Just this month, the results of a comprehensive review of all the so-called evidence for contrails was conducted – by an impressive 77 experts in atmospheric chemistry – and they’ve concluded that the conspiracy theory seems highly unlikely to be true.
First, what are contrails?
Contrails are ice-clouds that emerge from the backs of jet engines on aeroplanes. They vary in width, colour and persistence depending on the temperature, air pressure and humidity.
Combustion in jet engines produces two products: water vapour, H2O(g), and carbon dioxide, CO2(g). These gases exit the jet engine and quickly lose momentum, eventually forming a trail in the air behind the aeroplane. The freezing cold temperatures at aeroplane altitudes freezes the water vapour in its tracks (but not the carbon dioxide – it’s not that cold!). A contrail is essentially a trail of snowflakes!

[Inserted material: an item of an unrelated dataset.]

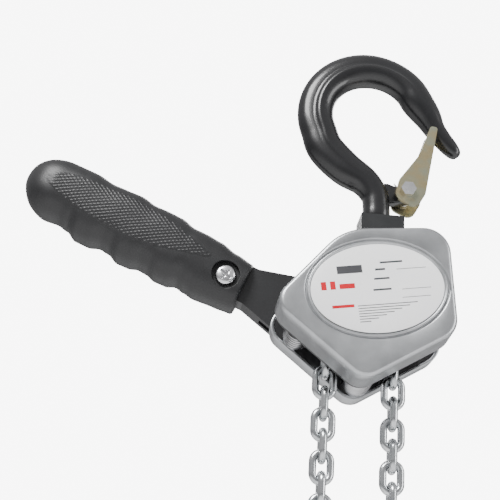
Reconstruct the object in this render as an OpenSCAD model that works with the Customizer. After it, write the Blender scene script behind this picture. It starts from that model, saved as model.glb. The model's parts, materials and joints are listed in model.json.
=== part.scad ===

What did the scientists find?
Seventy-seven experts found 100% agreement that SLAP was not the simplest/most likely explanation for the following phenomena:
Why am I mentioning this?
The ‘chemtrails’ conspiracy emerged as one of the most recent forms of chemophobia. It originated in 1996 when a paper was published by the United States Air Force called Weather as a Force Multiplier: Owning the Weather in 2025 suggested spraying compounds from aeroplanes to help engineer the climate. This seeded the conspiracy, and ebbing public trust of experts/scientists helped it to balloon out of proportion from there.
Until this study was conducted, the scientific community had no credible evidence to the contrary: we had no rebuttal to offer the ‘chemtrails’ crowd. This study finally puts the overwhelming majority of evidence (and 76 of the 77 experts involved) in favour of there being no such SLAP project – and no ‘chemtrails’ to speak of.
“The goal, the researchers say, is not so much to change the minds of hard-core believers, but to provide a rebuttal — the kind that would show up in a Google search — to persuade other people to steer clear of this idea.”
This study, it seems, is aimed at the neutral 60%. This is exactly how we need to be fighting chemophobia.
Question: Have similar studies been conducted for the other forms of chemophobia that exist?